### Prompt
Using the listing beneath this task, count the lines with the word "from" and write only the result.
— Start of Supplied material —
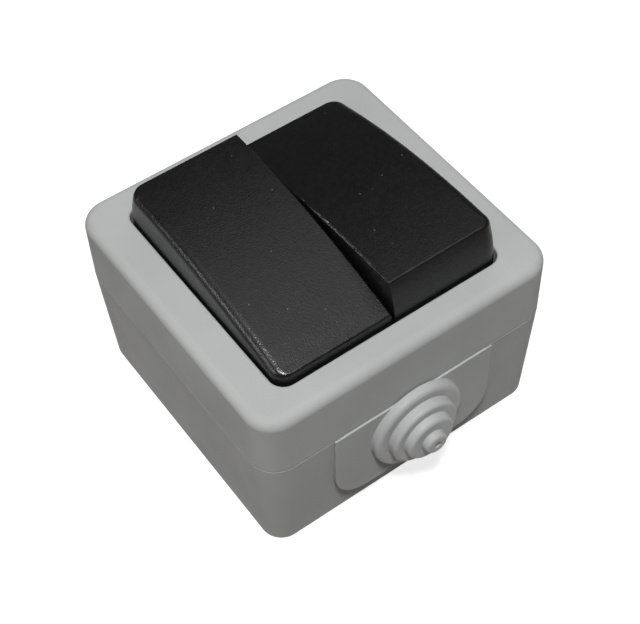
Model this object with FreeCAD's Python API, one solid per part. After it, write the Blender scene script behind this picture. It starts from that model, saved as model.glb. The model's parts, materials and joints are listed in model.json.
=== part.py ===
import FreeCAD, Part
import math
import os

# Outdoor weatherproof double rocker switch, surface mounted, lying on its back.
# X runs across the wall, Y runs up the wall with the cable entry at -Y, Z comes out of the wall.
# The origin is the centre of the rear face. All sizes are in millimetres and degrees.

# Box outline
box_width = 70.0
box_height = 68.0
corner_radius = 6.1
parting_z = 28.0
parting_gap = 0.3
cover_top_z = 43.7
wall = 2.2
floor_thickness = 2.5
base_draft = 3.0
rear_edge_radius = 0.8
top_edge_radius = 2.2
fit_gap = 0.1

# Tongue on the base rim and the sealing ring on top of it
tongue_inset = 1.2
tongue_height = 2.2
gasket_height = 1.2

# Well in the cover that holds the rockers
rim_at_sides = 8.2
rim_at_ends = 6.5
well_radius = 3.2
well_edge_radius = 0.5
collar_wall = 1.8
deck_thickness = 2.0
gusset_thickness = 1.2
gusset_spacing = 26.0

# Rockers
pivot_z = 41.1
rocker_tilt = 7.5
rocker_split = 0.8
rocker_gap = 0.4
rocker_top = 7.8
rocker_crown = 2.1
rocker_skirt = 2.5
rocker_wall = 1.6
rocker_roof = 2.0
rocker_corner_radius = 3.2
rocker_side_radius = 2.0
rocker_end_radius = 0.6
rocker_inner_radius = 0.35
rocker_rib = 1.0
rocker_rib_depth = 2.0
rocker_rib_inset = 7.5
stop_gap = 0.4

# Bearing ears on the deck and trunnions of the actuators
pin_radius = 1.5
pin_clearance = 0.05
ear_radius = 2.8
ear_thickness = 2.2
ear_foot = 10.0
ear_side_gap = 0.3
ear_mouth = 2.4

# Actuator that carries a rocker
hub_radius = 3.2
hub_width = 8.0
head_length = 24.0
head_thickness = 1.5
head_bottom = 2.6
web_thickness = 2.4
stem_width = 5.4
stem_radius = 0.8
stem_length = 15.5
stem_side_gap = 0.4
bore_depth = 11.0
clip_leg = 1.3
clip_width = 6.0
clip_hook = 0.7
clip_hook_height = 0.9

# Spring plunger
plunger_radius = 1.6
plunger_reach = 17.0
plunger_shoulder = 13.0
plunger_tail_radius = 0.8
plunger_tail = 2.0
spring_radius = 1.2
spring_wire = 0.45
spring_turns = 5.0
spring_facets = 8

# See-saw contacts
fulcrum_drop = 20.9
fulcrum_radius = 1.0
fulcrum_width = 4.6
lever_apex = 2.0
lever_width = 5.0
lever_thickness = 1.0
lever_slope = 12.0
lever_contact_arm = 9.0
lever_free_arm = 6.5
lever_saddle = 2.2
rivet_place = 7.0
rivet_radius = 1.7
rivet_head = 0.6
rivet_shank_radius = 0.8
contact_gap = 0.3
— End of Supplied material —
— Start of Supplied material —
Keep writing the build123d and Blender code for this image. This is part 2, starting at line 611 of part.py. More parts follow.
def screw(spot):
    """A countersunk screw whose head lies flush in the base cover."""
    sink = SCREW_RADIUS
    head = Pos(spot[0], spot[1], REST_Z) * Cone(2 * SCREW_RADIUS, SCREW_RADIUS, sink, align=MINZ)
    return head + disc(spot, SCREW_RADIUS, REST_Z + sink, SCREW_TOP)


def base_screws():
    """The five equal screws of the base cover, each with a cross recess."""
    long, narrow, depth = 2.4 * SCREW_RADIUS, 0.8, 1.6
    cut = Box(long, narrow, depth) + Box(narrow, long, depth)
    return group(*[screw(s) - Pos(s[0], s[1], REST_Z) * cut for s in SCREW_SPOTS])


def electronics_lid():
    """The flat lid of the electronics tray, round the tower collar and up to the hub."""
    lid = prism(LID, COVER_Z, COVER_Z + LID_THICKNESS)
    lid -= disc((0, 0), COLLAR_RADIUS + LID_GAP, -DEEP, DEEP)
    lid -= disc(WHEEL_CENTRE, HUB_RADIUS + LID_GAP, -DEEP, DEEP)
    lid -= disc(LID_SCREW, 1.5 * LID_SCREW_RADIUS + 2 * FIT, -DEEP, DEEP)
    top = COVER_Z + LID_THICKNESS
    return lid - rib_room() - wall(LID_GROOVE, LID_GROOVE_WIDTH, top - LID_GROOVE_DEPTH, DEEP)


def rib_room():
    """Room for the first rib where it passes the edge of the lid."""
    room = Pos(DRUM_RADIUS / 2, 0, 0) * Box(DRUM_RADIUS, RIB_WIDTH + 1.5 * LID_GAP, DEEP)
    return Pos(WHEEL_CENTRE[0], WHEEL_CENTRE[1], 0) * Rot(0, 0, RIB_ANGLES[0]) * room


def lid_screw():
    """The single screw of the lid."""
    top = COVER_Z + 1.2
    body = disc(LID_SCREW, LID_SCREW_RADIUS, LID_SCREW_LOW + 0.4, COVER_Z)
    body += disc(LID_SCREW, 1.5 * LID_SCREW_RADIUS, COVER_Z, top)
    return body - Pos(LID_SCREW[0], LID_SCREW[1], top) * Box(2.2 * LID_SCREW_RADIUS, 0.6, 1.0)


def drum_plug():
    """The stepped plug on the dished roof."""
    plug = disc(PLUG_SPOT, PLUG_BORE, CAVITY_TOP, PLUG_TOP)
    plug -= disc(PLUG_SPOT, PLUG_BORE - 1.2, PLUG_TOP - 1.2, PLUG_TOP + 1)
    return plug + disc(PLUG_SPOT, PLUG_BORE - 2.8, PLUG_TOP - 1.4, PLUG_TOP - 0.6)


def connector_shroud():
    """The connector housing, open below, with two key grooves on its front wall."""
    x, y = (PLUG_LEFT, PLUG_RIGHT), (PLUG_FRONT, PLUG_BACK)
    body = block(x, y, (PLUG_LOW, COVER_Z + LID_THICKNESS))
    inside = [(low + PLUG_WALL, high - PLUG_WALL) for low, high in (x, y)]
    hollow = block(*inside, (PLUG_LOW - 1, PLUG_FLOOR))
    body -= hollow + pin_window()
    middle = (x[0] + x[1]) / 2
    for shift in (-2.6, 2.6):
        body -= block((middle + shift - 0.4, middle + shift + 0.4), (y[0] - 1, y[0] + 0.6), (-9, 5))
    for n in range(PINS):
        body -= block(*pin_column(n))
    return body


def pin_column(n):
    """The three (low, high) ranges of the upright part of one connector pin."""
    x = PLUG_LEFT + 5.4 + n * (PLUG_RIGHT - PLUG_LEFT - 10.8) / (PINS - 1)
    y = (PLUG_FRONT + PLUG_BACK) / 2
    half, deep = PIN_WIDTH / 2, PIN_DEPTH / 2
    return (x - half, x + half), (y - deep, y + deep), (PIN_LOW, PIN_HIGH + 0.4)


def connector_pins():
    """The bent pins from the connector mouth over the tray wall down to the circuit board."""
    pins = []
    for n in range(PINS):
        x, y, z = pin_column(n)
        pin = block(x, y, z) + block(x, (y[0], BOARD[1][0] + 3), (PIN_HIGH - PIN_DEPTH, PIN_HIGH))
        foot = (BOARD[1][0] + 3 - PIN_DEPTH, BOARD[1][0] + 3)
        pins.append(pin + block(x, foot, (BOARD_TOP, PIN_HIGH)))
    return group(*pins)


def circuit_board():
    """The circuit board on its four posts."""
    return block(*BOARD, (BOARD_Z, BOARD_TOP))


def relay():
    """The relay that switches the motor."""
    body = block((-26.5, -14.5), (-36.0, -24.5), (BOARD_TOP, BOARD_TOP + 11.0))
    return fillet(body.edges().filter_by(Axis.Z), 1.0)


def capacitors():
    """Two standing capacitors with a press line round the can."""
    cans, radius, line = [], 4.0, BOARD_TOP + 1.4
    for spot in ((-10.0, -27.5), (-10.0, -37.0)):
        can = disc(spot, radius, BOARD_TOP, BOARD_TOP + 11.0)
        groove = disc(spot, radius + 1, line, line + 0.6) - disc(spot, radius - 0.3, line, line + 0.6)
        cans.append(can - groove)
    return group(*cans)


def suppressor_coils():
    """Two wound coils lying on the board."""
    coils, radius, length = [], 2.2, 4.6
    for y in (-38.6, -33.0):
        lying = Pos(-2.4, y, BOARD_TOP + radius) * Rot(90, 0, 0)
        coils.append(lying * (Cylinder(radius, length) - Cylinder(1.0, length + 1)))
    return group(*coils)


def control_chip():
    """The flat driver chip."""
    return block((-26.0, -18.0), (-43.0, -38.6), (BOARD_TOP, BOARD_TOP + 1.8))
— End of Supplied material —
### Solution for this task
2